Showing posts with label Maine. Show all posts
Showing posts with label Maine. Show all posts

Friday, September 25, 2009

Two Months Recap of NY Visit



I have to state that our stay in the woods of the Lower Catskills was rather uneventful this year. First, we left too late to really enjoy our time there, second, we had to break up the weeks to include a trip to Maine for 10 days, and third, I insisted that what family was around had to follow me on cemetery trips. The latter were usually one day trips, but terribly boring for everyone except me.

Before leaving for NY I had stumbled upon the Newkirk ancestors as having been residents of Ulster Co, Montgomery Co and Orange Co, NY. We traveled to Kingston, Marbletown, Old Hurley, and Middletown to view tombstones of folks gone by. I was the only excited one, because I finally have reached that point in life in which I appreciate history. Snapping photos of headstones that were barely legible as well as those illegible and the buildings that formed the early Dutch Reformed Church were totally worthwhile. Armed with shaving cream and paper towels, we were ready to wet down the old concrete stones to discover who was buried beneath. However, one cemetery anticipated the move of "bounty" hunters and forbade such "defacing." so we ended up with standing this way and that way to pick out with the naked eye some recognition of the letters of the last name.

Most of the remainder of the trip was enjoying the beautiful water around Georgetown Maine, visiting with friends and new relations, and packing for the trip home.

I'm getting too old to pack and unpack.
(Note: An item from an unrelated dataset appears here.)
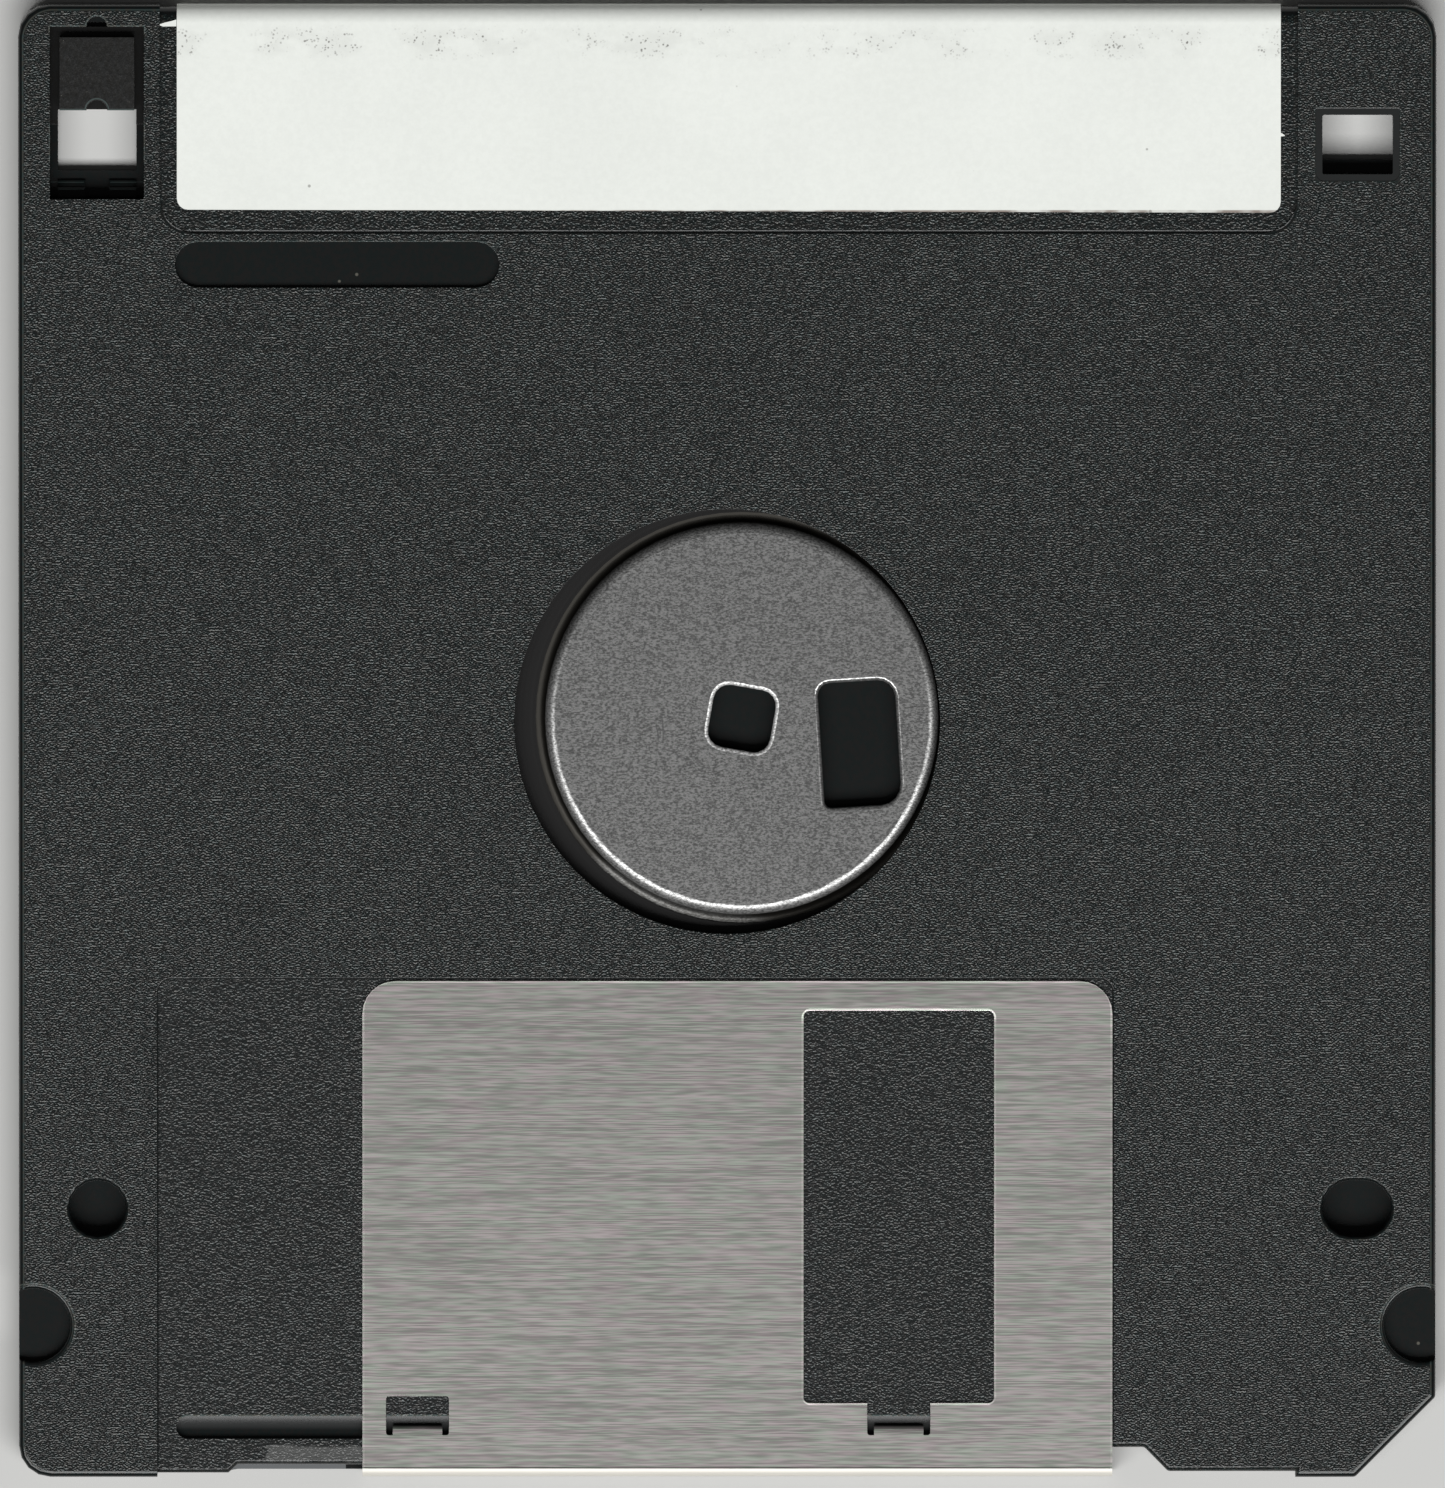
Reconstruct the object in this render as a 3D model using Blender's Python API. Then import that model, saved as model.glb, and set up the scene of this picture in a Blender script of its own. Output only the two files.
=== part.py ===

Maybe that's why I had a birthday recently and added a year--to remind me I just can't go at the pace of a youngster.

Friday, August 21, 2009

Enjoying Maine

As a landlubber who doesn't go near water any further than the swimming pool for aerobic exercise, R and I have spent ten days on the shores of salt water on the Georgetown island in Maine. Our son-in-law emphasized that what I call peninsulas are really islands in this area. If you were to stretch out the Maine coastline it would be longer than the entire Atlantic coast. These shorelines are jagged and each piece holds mystery, history, and lure for those who love to swim and boat and revel in storytelling. I've been a landlubber too long to find the excitement others do. That doesn't mean I haven't enjoyed my stay. Watching the tide go in and out, seeing stillness of the water on hour and movement the next enchants me because it's so new.

Daughter J recently married a Mainer. He doesn't speak like one, but his lifestyle is such that being around him and his family who have enjoyed summer cottage life involving swimming all day at favorite swimming holes, enjoying boating and fishing outside their cottage door and ending with big suppers nightly during their growing-up years speaks for a well-rounded individual who is sharing this same life with J.

We'll never get to explore the whole coastline of this magnificent state, but we'll discover enough to want to continue revisiting each summer.